Agent pre-processing is configured through the Director's device configuration for that Agent. Pipelines assigned to Agent devices execute locally on the Agent, using the same pipeline syntax and processors available as Director pipelines. Configuration is managed centrally through the Director for consistency.

tip

Agent pipelines support hot configuration reload. Changes made in the Director interface are synchronized to Agents automatically without requiring an Agent restart.

Use Cases for Agent Pre-Processing

In high-volume environments, you can filter non-essential logs at the collection point before transmission, reduce network bandwidth for high-volume log sources, and distribute processing load across multiple Agent endpoints.

For compliance and privacy, mask sensitive data (PII, credentials) at the source before transmission. Apply regulatory transformations at the data collection point to ensure data compliance before leaving the endpoint network.

In edge computing scenarios, process data locally in remote or branch offices to minimize data transmission to the central Director. This approach supports disconnected or intermittent connectivity scenarios.

For cost optimization, reduce Director infrastructure requirements through distributed processing. Lower network bandwidth costs via edge-based filtering and optimize central processing capacity allocation.

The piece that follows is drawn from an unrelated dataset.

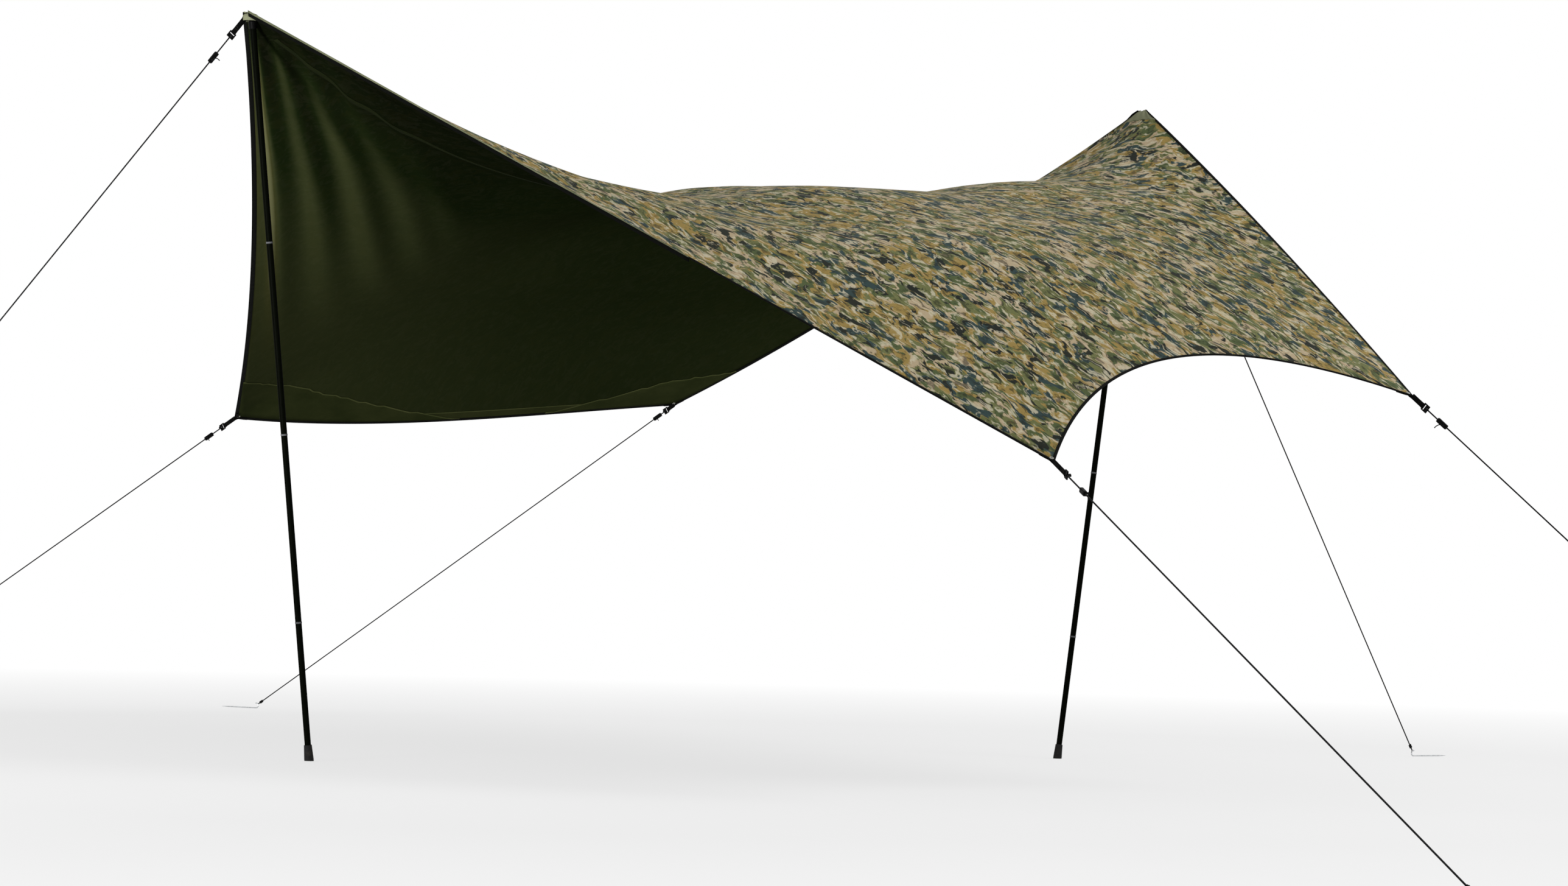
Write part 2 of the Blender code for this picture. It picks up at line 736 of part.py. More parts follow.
def pole(side, foot, first, second):
    step = unit(NET[second, RIDGE] - NET[first, RIDGE])
    crest = NET[first, RIDGE] + step * (POLE_IN_FROM_PEAK - PEAK_CUT)
    top = crest - np.array([0, 0, CLOTH / 2 + CUP_DROPS[side]])
    ground = np.array(foot)
    length = np.linalg.norm(top - ground)
    name = "pole_" + side + "_"
    cup_top = length

    pieces = []
    crown = cup_top - 0.0085
    cup = [
        (0.0, cup_top),
        (0.0035, cup_top),
        (CUP_RADIUS, crown),
        (CUP_RADIUS, cup_top - CUP_DEPTH),
        (CUP_RADIUS - CUP_WALL, cup_top - CUP_DEPTH),
        (CUP_RADIUS - CUP_WALL, crown - 0.001),
        (0.0035, cup_top - CUP_CROWN),
        (0.0, cup_top - CUP_CROWN),
    ]
    pieces.append(turned("pole_cup_" + side, cup, PLASTIC, PARTS))
    head = crown - 0.0016
    tip = [
        (0.0, cup_top - CUP_CROWN - FIT_GAP),
        (0.0030, cup_top - CUP_CROWN - FIT_GAP),
        (POLE_RADIUS - 0.0004, head),
        (POLE_RADIUS - 0.0004, head - 0.004),
        (BORE - SLEEVE_GAP, head - 0.004),
        (BORE - SLEEVE_GAP, head - 0.004 - TIP_STEM),
        (0.0, head - 0.004 - TIP_STEM),
    ]
    pieces.append(turned(name + "tip", tip, PLASTIC, PARTS))
    tube_top = head - 0.004 - FIT_GAP
    low, middle, high = POLE_JOINTS
    pieces.append(turned(name + "top", section_profile(high, tube_top, True), POLE_METAL, PARTS, True))
    pieces.append(turned(name + "upper", section_profile(middle, high - FIT_GAP, True), POLE_METAL, PARTS, True))
    pieces.append(turned(name + "lower", section_profile(low, middle - FIT_GAP, True), POLE_METAL, PARTS, True))
    base = section_profile(FOOT_SEAT + FIT_GAP, low - FIT_GAP, False)
    pieces.append(turned(name + "base", base, POLE_METAL, PARTS, True))
    shoe = [
        (0.0, FOOT_SEAT),
        (POLE_RADIUS + FIT_GAP, FOOT_SEAT),
        (POLE_RADIUS + FIT_GAP, FOOT_HEIGHT),
        (FOOT_TOP_RADIUS, FOOT_HEIGHT),
        (FOOT_RADIUS, 0.006),
        (FOOT_RADIUS, -0.004),
        (0.0, -0.004),
    ]
    boot = turned(name + "foot", shoe, RUBBER, PARTS)
    pieces.append(boot)
    for piece in pieces:
        along_pole(piece, ground, top)
    soil = box("ground_" + side, (0.2, 0.2, 0.1), None, TOOLS)
    soil.location = (foot[0], foot[1], -0.05)
    cut(boot, as_cutter(soil))


pole("left", FOOT_LEFT, 0, 1)
pole("right", FOOT_RIGHT, LAST_RIB, LAST_RIB - 1)

for shaped in PARTS.objects:
    if shaped.type == "MESH" and shaped.name.startswith(("pole_", "tensioner_", "buckle_")):
        shaped.data.shade_smooth()
        shaped.data.set_sharp_from_angle(angle=math.radians(40))
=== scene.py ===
"""Looks of a six-cornered camping tarp pitched on two poles, in metres, ground at z = 0."""
import math
from collections import namedtuple

import bmesh
import bpy
import numpy as np
from mathutils import Matrix, Vector


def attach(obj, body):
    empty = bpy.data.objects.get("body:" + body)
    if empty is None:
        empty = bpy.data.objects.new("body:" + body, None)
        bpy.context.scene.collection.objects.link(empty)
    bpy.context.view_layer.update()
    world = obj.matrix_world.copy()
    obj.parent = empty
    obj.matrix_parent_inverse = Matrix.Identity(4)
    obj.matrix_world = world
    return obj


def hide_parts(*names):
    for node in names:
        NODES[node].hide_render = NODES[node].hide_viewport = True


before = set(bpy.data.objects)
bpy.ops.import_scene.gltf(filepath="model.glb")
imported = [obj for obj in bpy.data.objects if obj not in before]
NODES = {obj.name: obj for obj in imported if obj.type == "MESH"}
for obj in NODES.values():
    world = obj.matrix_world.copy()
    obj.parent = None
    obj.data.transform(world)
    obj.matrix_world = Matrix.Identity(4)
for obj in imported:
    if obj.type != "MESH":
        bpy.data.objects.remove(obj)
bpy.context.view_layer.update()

# Camera, worked out from the six corners, the pole feet and the pegs of the picture
CAMERA_AT = (-6.67, -10.09, 0.55)
CAMERA_YAW = math.radians(34.12)
CAMERA_PITCH = math.radians(1.91)
CAMERA_ROLL = math.radians(1.56)
LENS = 93.13
SENSOR = 36.0
FARTHEST = 300.0

# Corner points of the pitched canopy
PEAK_LEFT = (-1.620, 0.110, 2.097)
PEAK_RIGHT = (1.614, 0.110, 2.101)
REAR_LEFT = (-0.507, 2.324, 1.042)
REAR_RIGHT = (1.215, 2.260, 1.166)
FRONT_LEFT = (-0.576, -2.270, 0.853)
FRONT_RIGHT = (0.859, -1.991, 1.088)
MIDDLE = (0.0, 0.110, 0.0)
FOOT_LEFT = (-1.333, 0.128, 0.0)
FOOT_RIGHT = (1.345, 0.137, 0.0)
Kit = namedtuple("Kit", "gap strap tensioner peg")

# At each corner: room between cloth and strap, the strap's length, how far out on the line the
# tensioner sits, and where the line is pegged
KITS = {
    "peak_left": Kit(0.0011, 0.072, 0.168, (-3.223, 0.156)),
    "peak_right": Kit(0.0010, 0.072, 0.168, (2.941, 0.204)),
    "rear_left": Kit(0.0005, 0.050, 0.125, (-1.288, 3.895)),
    "rear_right": Kit(0.0004, 0.030, 0.082, (0.385, 3.863)),
    "front_left": Kit(0.0006, 0.100, 0.250, (-1.465, -4.684)),
    "front_right": Kit(0.0006, 0.042, 0.118, (1.311, -3.207)),
}

# Hem curvature: bow towards the middle, rise, and where the bow is deepest
HEMS = {
    "rear_left": (0.045, -0.040, 0.0),
    "rear": (-0.030, -0.030, -0.6),
    "rear_right": (-0.080, -0.020, -0.3),
    "front_left": (0.000, 0.000, 0.0),
    "front": (0.262, 0.185, 0.0),
    "front_right": (-0.010, 0.010, 0.0),
}

# The net that the cloth's balance is worked out on
RIBS = 30
RIB_LEFT_CORNER = 12
RIB_RIGHT_CORNER = 19
PANEL_STRIPS = 16
ACROSS = 2 * PANEL_STRIPS
LONG_PULL = 1.2
TAPER_POWER = 2.0
WIND_LOAD = 0.47
RELAX_ROUNDS = 12
PEAK_CUT = 0.020
PEAK_CREST = 0.28
PEAK_ROWS = (0.10, 0.28)
FINE_ALONG = 8
FINE_OVER = 6

# Folds that fan out of the peaks: count, height, reach
FOLDS_LEFT = (5, 0.008, 0.33)
FOLDS_RIGHT = (4, 0.006, 0.25)

# How the ridge lies between the peaks: heights, where along it and how far each reaches
RIDGE_RISE_LEFT = (0.068, 0.083)
RIDGE_RISE_RIGHT = (0.060, 0.080)
RIDGE_SAG = (-0.058, 0.287, 0.105)
RIDGE_SWELL = (0.045, 0.812, 0.060)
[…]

Configuration Considerations

When implementing Agent pre-processing, balance processing load between Agents and Directors based on infrastructure capacity. Consider network latency and bandwidth when deciding what to process at the edge. Use Agent pre-processing for filtering and basic transformations, reserving complex processing (enrichment, external lookups) for the Director when possible. Monitor Agent resource utilization to prevent endpoint performance impact.